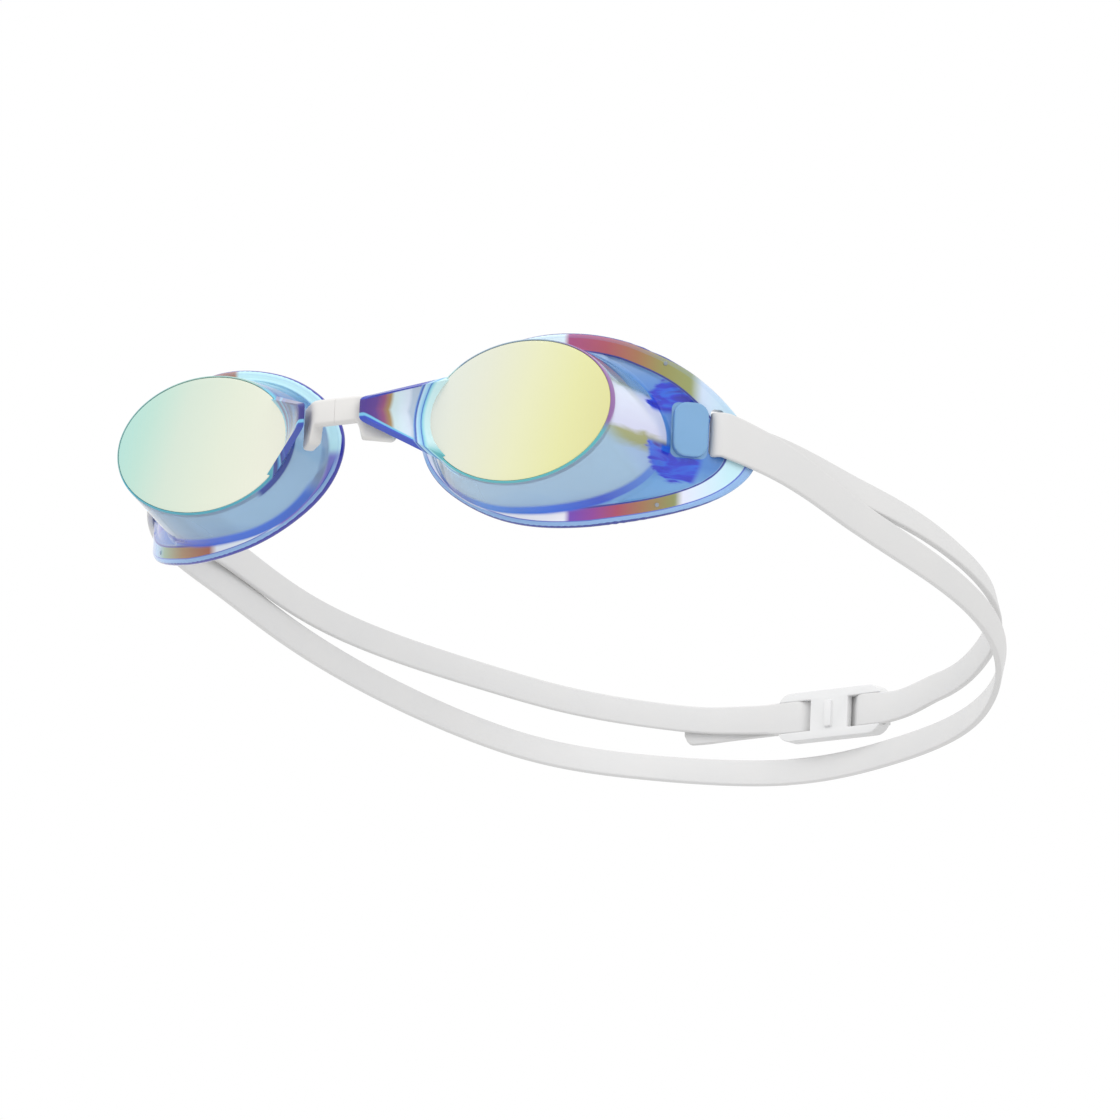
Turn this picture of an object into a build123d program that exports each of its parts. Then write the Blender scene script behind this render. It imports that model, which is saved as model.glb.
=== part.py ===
"""Racing swim goggles: two clear cups with mirrored lenses, a soft nose belt, and a
double-strand silicone strap with a three-bar slide buckle.

Frame: millimetres, +Z towards the brow, +Y back towards the head, +X towards the wearer's
left. The origin is midway between the two lenses, on the plane of their front faces.
The left side is modelled and the right side mirrors it.
"""

from build123d import *
from math import cos, degrees, radians, sin
import os

# Lenses and cup walls
lens_spacing = 70.0  # between the lens centres
lens_half_width = 19.25
lens_half_height = 12.75
lens_thickness = 1.8
rim_width = 0.65  # cup rim that shows round the lens
lens_clearance = 0.05
wall = 1.5
wall_depth = 20.0  # where the flared wall section is drawn, before it is cut
back_centre_x = 30.9
back_centre_z = -4.8
back_half_width = 25.4
back_half_height = 18.5

# Seal flange: a plate that is flat by the nose and then bends back along an arc
flange_front = 7.5  # behind the lens faces
flange_thickness = 1.6
bend_x = 30.0  # where the arc starts
bend_radius = 41.5  # of the plate's outer face
flange_outline = [
    (67.1, -5.0), (64.7, 2.6), (59.0, 9.4), (50.0, 14.2), (38.0, 16.1), (25.5, 14.7), (14.8, 9.6),
    (8.6, 0.5), (10.6, -6.8), (18.0, -13.6), (31.8, -19.1), (44.7, -19.8), (56.5, -17.2), (63.9, -12.5),
]

# Temple slot, end bar and pad, placed by angle along the flange's arc
bar_angle = 53.3
tip_angle = 64.5
joint_angle = 0.5  # between the strap's fold and its front stretch
slot_width = 2.55
slot_height = 9.0
slot_z = -1.4
slot_corner = 0.8
pad_length = 6.4
pad_height = 10.0
pad_corner = 2.4
pad_rise = 0.8
pad_gap = 0.5  # between the pad and the slot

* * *

> _Do this_:
Word for word, quote the lines of the material from the first line through the line with "back_half_height = 18.5", both ends included.

> _Solution to the problem_:
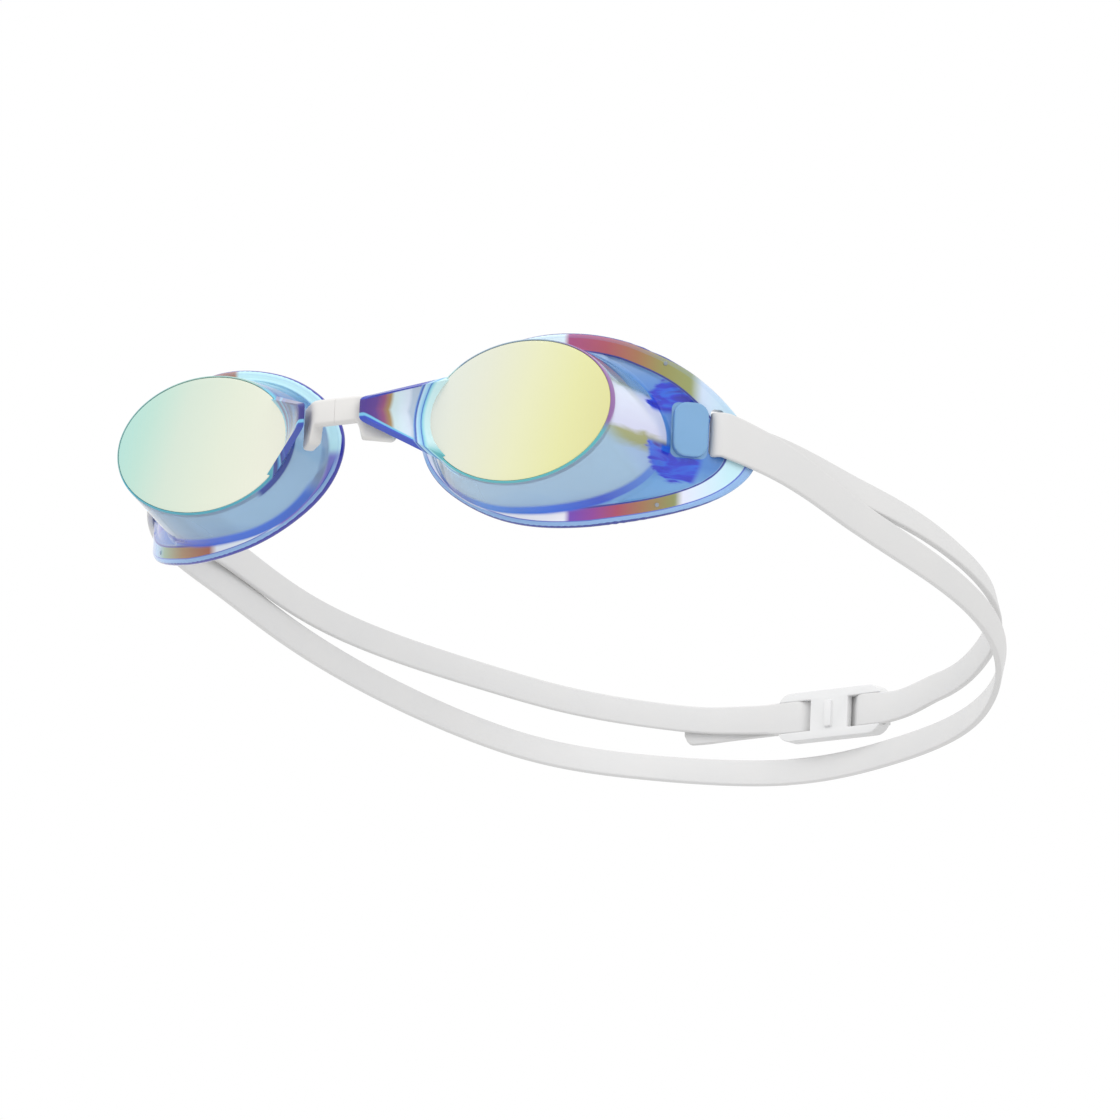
Turn this picture of an object into a build123d program that exports each of its parts. Then write the Blender scene script behind this render. It imports that model, which is saved as model.glb.
=== part.py ===
"""Racing swim goggles: two clear cups with mirrored lenses, a soft nose belt, and a
double-strand silicone strap with a three-bar slide buckle.

Frame: millimetres, +Z towards the brow, +Y back towards the head, +X towards the wearer's
left. The origin is midway between the two lenses, on the plane of their front faces.
The left side is modelled and the right side mirrors it.
"""

from build123d import *
from math import cos, degrees, radians, sin
import os

# Lenses and cup walls
lens_spacing = 70.0  # between the lens centres
lens_half_width = 19.25
lens_half_height = 12.75
lens_thickness = 1.8
rim_width = 0.65  # cup rim that shows round the lens
lens_clearance = 0.05
wall = 1.5
wall_depth = 20.0  # where the flared wall section is drawn, before it is cut
back_centre_x = 30.9
back_centre_z = -4.8
back_half_width = 25.4
back_half_height = 18.5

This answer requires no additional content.